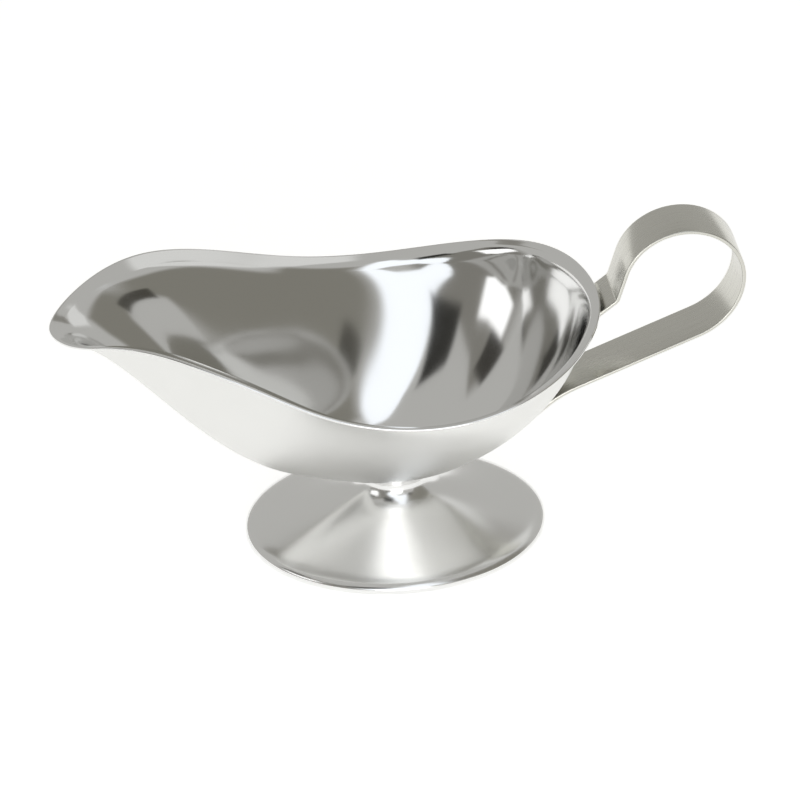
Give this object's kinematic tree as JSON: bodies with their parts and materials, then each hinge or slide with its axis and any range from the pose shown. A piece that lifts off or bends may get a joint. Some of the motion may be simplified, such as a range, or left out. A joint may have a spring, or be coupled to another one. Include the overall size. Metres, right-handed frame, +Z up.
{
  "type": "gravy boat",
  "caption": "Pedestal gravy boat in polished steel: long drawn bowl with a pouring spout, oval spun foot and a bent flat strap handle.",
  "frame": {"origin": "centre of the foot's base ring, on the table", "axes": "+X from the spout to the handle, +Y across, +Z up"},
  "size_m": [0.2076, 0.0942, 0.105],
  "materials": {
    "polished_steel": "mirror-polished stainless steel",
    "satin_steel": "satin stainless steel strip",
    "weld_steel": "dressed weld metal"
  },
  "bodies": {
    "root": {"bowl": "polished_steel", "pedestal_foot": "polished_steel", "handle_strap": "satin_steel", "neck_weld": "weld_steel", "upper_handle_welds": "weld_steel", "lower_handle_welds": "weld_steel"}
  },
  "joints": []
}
· · · · ·
Each line of the material should be echoed exactly.

FULL OUTPUT —
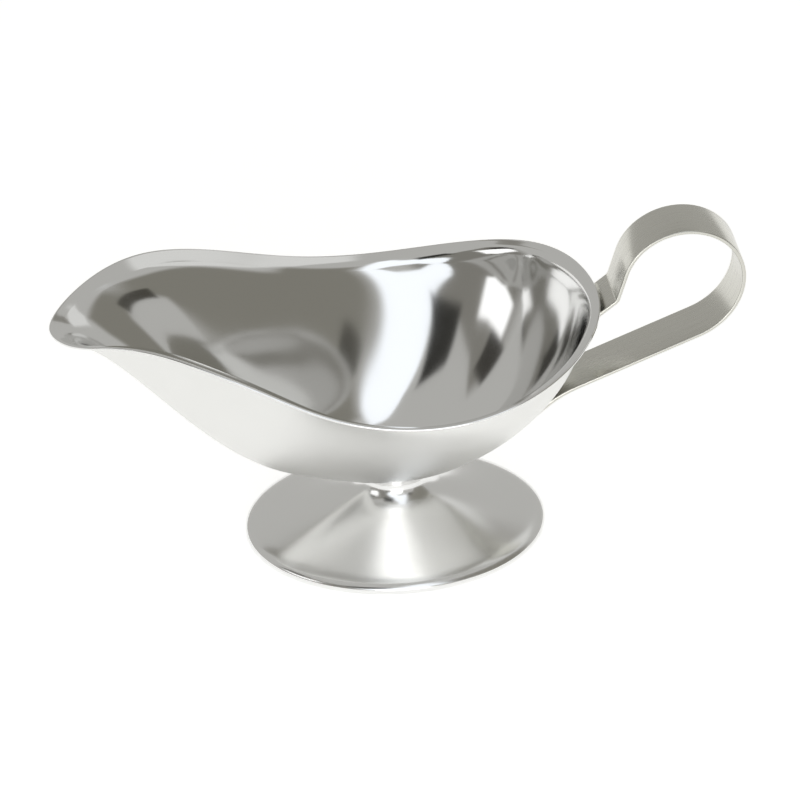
Give this object's kinematic tree as JSON: bodies with their parts and materials, then each hinge or slide with its axis and any range from the pose shown. A piece that lifts off or bends may get a joint. Some of the motion may be simplified, such as a range, or left out. A joint may have a spring, or be coupled to another one. Include the overall size. Metres, right-handed frame, +Z up.
{
  "type": "gravy boat",
  "caption": "Pedestal gravy boat in polished steel: long drawn bowl with a pouring spout, oval spun foot and a bent flat strap handle.",
  "frame": {"origin": "centre of the foot's base ring, on the table", "axes": "+X from the spout to the handle, +Y across, +Z up"},
  "size_m": [0.2076, 0.0942, 0.105],
  "materials": {
    "polished_steel": "mirror-polished stainless steel",
    "satin_steel": "satin stainless steel strip",
    "weld_steel": "dressed weld metal"
  },
  "bodies": {
    "root": {"bowl": "polished_steel", "pedestal_foot": "polished_steel", "handle_strap": "satin_steel", "neck_weld": "weld_steel", "upper_handle_welds": "weld_steel", "lower_handle_welds": "weld_steel"}
  },
  "joints": []
}